> [Given request] Only the lines from the one containing "housing_left();" down to the one containing "cad_parts[node].hide_render = cad_parts[node].hide_viewport" should be printed, exactly as they stand, ends included.

> [Dataset content]
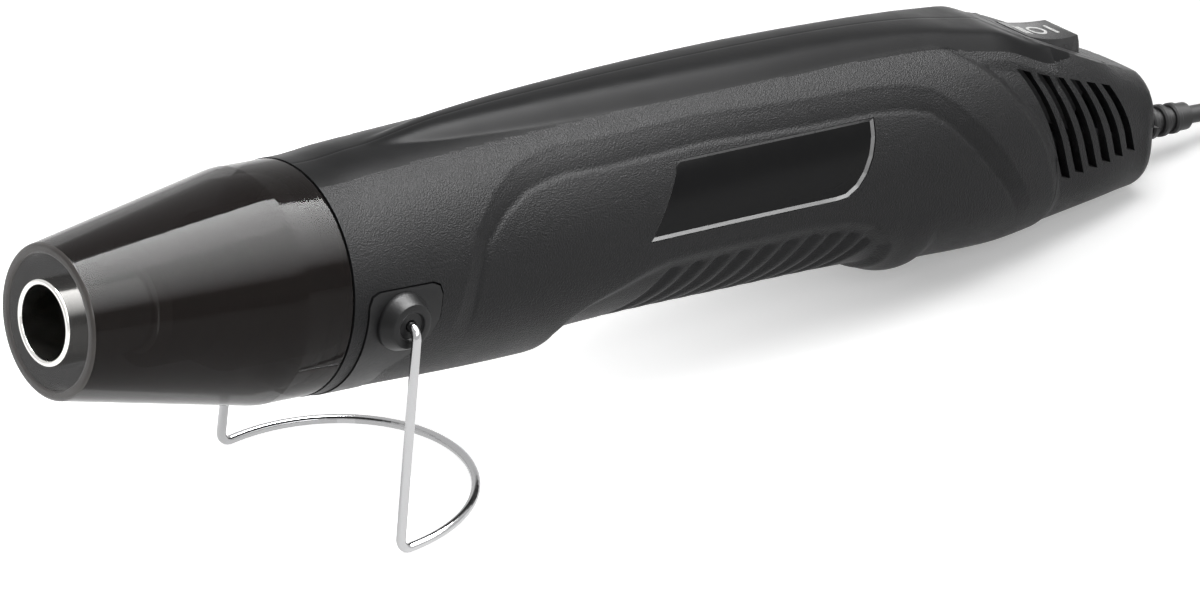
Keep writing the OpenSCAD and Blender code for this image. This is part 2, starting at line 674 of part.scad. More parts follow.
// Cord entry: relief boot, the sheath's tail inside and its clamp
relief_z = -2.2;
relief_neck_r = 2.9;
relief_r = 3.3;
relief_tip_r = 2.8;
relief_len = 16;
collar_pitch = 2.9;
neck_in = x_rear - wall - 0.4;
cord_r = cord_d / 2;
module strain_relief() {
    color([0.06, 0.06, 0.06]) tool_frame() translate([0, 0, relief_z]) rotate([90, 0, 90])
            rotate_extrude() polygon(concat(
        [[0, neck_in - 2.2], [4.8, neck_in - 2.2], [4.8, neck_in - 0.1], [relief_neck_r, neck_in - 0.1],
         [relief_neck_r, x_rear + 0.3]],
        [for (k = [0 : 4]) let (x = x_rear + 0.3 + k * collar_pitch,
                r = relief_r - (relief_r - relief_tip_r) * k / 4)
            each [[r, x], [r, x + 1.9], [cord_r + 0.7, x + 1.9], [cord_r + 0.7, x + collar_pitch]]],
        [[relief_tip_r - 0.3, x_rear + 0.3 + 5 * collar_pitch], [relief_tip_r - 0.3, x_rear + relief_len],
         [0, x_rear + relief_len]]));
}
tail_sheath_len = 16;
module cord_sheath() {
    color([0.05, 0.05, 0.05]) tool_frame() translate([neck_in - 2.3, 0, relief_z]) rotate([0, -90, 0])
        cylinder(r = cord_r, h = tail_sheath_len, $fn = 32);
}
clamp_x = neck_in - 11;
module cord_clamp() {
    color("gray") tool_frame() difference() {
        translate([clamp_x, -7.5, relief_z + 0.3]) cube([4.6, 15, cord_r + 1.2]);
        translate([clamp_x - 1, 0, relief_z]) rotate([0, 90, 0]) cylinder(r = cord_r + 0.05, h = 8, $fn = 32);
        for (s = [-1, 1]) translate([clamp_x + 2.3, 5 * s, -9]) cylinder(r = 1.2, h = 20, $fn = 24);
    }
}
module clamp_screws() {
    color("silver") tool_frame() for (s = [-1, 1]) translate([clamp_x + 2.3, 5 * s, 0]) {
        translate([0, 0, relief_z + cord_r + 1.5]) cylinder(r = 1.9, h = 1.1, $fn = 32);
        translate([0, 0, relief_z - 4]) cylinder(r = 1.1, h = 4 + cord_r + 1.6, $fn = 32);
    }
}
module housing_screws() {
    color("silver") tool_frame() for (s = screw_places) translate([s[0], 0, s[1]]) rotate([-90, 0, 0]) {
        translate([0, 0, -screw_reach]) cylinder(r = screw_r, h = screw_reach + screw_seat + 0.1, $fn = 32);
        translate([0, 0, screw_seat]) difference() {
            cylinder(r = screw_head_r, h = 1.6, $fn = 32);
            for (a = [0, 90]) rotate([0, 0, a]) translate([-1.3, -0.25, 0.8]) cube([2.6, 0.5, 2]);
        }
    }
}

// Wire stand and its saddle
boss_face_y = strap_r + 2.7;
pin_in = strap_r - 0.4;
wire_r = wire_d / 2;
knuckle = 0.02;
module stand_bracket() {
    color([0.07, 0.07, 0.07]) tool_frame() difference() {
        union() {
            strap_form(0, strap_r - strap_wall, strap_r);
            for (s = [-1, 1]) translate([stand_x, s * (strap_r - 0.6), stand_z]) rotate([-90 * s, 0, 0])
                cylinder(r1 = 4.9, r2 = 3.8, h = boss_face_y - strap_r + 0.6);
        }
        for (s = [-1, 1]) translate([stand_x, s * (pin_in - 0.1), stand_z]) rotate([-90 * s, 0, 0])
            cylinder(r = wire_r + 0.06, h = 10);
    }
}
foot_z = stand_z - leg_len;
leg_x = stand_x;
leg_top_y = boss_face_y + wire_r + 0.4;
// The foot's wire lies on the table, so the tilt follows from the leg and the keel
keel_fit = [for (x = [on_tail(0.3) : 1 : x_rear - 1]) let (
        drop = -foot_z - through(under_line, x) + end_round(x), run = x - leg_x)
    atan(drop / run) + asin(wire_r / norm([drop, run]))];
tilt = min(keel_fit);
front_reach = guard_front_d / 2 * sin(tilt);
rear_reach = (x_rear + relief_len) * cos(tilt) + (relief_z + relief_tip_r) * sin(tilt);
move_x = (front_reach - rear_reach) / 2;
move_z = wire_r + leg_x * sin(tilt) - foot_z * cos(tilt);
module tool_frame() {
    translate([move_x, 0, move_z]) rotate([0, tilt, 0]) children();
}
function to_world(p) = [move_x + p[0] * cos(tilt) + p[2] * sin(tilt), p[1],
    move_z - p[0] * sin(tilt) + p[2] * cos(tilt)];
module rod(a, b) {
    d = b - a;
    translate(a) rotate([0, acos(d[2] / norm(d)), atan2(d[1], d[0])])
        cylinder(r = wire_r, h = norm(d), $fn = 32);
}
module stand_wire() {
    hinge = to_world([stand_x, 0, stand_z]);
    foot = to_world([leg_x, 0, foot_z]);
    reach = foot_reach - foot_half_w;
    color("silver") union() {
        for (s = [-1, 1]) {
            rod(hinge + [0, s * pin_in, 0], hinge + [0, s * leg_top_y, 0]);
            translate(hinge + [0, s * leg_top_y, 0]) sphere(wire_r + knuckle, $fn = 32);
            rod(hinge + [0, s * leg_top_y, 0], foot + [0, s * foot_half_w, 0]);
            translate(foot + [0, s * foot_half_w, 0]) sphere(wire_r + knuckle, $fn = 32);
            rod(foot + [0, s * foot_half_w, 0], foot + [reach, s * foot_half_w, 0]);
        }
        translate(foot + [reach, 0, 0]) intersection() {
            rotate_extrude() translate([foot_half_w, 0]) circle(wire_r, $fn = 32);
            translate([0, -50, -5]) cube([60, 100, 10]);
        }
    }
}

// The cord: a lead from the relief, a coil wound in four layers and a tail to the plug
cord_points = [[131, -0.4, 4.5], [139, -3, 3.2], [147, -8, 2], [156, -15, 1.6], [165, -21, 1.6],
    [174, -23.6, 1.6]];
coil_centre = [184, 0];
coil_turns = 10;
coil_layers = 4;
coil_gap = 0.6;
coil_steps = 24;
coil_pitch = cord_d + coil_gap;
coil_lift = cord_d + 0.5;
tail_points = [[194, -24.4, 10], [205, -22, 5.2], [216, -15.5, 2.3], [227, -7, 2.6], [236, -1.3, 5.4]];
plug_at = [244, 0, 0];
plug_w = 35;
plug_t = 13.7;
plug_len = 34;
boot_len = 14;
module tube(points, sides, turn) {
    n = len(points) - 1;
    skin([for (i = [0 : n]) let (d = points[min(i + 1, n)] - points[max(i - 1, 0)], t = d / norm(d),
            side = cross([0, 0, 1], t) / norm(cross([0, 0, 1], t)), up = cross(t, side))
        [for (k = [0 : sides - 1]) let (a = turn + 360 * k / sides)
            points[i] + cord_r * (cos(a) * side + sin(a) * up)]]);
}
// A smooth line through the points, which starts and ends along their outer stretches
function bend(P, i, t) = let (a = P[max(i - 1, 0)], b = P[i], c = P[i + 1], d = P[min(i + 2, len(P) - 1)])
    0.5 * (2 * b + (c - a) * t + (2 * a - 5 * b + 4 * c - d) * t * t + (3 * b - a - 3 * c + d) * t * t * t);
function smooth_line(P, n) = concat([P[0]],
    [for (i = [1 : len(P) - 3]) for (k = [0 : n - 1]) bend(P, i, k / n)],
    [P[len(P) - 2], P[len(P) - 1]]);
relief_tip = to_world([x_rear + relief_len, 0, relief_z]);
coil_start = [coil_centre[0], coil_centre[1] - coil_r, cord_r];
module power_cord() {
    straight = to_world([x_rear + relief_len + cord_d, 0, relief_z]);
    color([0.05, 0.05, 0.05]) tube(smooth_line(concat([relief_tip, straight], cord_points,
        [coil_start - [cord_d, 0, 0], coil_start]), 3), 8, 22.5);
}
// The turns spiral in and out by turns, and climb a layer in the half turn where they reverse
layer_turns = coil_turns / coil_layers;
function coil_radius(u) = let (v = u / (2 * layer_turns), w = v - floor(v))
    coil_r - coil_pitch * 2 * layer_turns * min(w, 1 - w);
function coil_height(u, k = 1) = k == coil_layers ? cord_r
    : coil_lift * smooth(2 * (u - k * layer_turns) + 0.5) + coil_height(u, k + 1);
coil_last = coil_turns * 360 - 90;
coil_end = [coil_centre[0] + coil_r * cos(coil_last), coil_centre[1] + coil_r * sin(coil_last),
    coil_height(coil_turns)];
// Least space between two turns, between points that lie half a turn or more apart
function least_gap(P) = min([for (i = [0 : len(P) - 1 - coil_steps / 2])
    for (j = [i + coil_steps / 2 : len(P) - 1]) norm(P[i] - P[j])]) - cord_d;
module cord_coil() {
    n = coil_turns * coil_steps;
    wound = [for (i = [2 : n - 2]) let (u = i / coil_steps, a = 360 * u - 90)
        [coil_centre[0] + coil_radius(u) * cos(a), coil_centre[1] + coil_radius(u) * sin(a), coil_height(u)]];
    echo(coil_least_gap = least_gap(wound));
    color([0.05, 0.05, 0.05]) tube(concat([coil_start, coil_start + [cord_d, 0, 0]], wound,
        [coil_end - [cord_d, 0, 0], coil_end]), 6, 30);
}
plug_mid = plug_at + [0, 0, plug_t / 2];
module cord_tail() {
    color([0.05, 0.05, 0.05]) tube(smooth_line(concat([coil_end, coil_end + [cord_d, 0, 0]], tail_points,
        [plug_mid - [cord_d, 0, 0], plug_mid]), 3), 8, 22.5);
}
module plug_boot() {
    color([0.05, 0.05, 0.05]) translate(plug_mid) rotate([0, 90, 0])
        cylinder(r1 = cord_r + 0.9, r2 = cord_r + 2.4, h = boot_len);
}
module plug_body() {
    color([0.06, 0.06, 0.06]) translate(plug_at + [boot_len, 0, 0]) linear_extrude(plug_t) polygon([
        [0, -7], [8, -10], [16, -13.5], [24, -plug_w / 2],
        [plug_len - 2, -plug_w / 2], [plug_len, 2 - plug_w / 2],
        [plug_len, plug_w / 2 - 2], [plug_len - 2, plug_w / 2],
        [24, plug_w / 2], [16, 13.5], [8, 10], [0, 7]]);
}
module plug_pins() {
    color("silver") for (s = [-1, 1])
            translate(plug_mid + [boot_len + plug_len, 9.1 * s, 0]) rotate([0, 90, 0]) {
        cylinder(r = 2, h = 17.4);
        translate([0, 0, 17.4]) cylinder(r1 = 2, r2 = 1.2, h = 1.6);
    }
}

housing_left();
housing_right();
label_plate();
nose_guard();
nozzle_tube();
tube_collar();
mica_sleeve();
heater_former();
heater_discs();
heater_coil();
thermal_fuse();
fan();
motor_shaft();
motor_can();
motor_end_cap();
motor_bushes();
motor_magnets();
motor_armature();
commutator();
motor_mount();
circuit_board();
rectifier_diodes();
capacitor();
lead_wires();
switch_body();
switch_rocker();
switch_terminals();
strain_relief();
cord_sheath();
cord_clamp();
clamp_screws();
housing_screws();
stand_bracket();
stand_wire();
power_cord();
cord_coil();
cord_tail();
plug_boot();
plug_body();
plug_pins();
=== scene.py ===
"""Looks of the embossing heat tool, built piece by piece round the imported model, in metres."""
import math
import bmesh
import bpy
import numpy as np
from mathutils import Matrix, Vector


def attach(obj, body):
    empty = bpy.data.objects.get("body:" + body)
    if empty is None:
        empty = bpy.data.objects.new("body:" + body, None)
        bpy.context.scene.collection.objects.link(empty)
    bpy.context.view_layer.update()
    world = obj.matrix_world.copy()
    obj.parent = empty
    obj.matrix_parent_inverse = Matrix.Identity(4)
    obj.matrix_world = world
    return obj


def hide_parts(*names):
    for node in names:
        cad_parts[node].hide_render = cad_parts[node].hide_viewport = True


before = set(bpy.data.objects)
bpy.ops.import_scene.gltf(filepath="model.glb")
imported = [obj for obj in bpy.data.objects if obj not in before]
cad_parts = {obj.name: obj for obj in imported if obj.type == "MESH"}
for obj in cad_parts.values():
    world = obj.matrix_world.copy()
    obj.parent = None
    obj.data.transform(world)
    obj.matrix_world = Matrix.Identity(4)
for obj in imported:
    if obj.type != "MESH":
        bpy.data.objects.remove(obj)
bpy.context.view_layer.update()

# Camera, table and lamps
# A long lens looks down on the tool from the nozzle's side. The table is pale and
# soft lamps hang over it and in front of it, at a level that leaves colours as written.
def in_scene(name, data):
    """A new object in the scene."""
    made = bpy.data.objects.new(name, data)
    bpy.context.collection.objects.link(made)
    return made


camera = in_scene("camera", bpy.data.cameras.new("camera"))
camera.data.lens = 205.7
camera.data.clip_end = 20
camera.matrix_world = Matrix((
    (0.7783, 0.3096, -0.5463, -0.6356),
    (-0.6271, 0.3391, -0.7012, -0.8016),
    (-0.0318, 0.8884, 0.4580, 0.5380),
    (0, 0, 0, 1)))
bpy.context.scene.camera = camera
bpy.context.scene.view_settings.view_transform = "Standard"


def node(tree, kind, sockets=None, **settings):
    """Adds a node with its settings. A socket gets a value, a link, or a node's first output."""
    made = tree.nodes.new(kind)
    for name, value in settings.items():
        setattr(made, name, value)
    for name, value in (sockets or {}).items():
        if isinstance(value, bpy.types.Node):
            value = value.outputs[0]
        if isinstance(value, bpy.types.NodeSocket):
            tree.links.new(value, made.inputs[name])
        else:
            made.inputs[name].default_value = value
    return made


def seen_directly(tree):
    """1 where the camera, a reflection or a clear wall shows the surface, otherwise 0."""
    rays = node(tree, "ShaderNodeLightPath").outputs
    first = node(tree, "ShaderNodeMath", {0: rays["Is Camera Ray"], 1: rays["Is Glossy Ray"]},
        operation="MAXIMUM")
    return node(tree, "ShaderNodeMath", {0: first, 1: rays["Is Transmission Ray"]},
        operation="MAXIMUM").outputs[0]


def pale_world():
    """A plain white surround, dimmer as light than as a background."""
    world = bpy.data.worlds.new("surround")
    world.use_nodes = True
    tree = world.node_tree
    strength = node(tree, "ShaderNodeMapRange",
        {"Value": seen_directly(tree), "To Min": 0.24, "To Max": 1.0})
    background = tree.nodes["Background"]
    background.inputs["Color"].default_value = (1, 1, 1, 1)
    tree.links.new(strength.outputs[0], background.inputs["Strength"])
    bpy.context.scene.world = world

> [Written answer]
housing_left();
housing_right();
label_plate();
nose_guard();
nozzle_tube();
tube_collar();
mica_sleeve();
heater_former();
heater_discs();
heater_coil();
thermal_fuse();
fan();
motor_shaft();
motor_can();
motor_end_cap();
motor_bushes();
motor_magnets();
motor_armature();
commutator();
motor_mount();
circuit_board();
rectifier_diodes();
capacitor();
lead_wires();
switch_body();
switch_rocker();
switch_terminals();
strain_relief();
cord_sheath();
cord_clamp();
clamp_screws();
housing_screws();
stand_bracket();
stand_wire();
power_cord();
cord_coil();
cord_tail();
plug_boot();
plug_body();
plug_pins();
=== scene.py ===
"""Looks of the embossing heat tool, built piece by piece round the imported model, in metres."""
import math
import bmesh
import bpy
import numpy as np
from mathutils import Matrix, Vector


def attach(obj, body):
    empty = bpy.data.objects.get("body:" + body)
    if empty is None:
        empty = bpy.data.objects.new("body:" + body, None)
        bpy.context.scene.collection.objects.link(empty)
    bpy.context.view_layer.update()
    world = obj.matrix_world.copy()
    obj.parent = empty
    obj.matrix_parent_inverse = Matrix.Identity(4)
    obj.matrix_world = world
    return obj


def hide_parts(*names):
    for node in names:
        cad_parts[node].hide_render = cad_parts[node].hide_viewport = True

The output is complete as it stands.